Synapse formation is the basis of neural signal transduction, whereas synaptic plasticity forms the basis of learning and memory. Memory impairment in AD patients results from abnormal synaptic plasticity [16]. Synapses are vulnerable to Aβ-induced neurotoxicity, and the dysregulation of some miRNAs may contribute to defective synaptic elimination and cognition in AD by inducing Aβ-mediated synaptic toxicity.

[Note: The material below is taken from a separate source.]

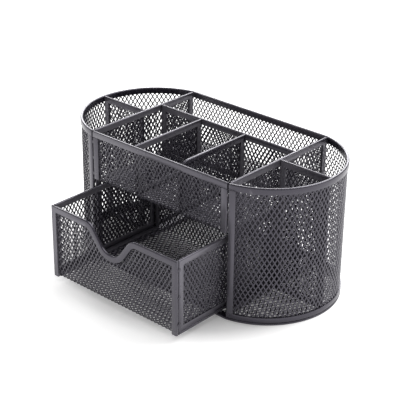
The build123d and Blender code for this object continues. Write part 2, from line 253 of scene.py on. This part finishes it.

Kao et al., revealed the role of miR-34c in disrupting dendrites in primary hippocampal neurons [41]. Additionally, miR-34c is upregulated during Aβ accumulation by targeting the VAMP2 gene. As miR-34c blockade upregulated VAMP2 expression levels and rescued Aβ-induced synaptic failure, learning and memory deficits were ameliorated [82]. Another study indicated that miR-124 levels were increased in the temporal cortex and hippocampus of AD patients and in a Tg2576 AD mouse model [51]. Induced levels of miR-124 recapitulated AD-like phenotypes in mice, including memory impairment and deficits in their synaptic transmission and plasticity, by directly regulating the expression of the target gene PTPN1. Thus, maintaining the balance of miR-124/PTPN1 levels by suppressing miR-124 can restore synaptic failure and memory deficits. These findings indicate that the miR-124/PTPN1 pathway is a critical mediator of synaptic dysfunction and memory loss in AD. In contrast, some miRNAs were found to be abnormally reduced in AD models and could have positive effects on neurons. miR-188-5p expression was found to be downregulated in the cerebral cortices and hippocampus of AD patients as well as in the brains of 5xFAD transgenic mice. The replenishment of miR-188-5p rescued Aβ-mediated synapse elimination and synaptic dysfunction, as well as impaired cognitive function by targeting NRP-2 in 5xFAD transgenic mice [61]. One of the targets of miR-132 is C1q, a classical complement cascade protein that mediates synapse elimination in the central nervous system and is highly expressed in AD patients. APP/PS1 transgenic mice transfected with miR-132 showed a significant increase in synaptic protein (PSD95, Synapsin-1, p-Synapsin) expression compared with the non-transfected AD group. These results suggest that miR-132 maintains synaptic plasticity by regulating C1q expression in AD [54].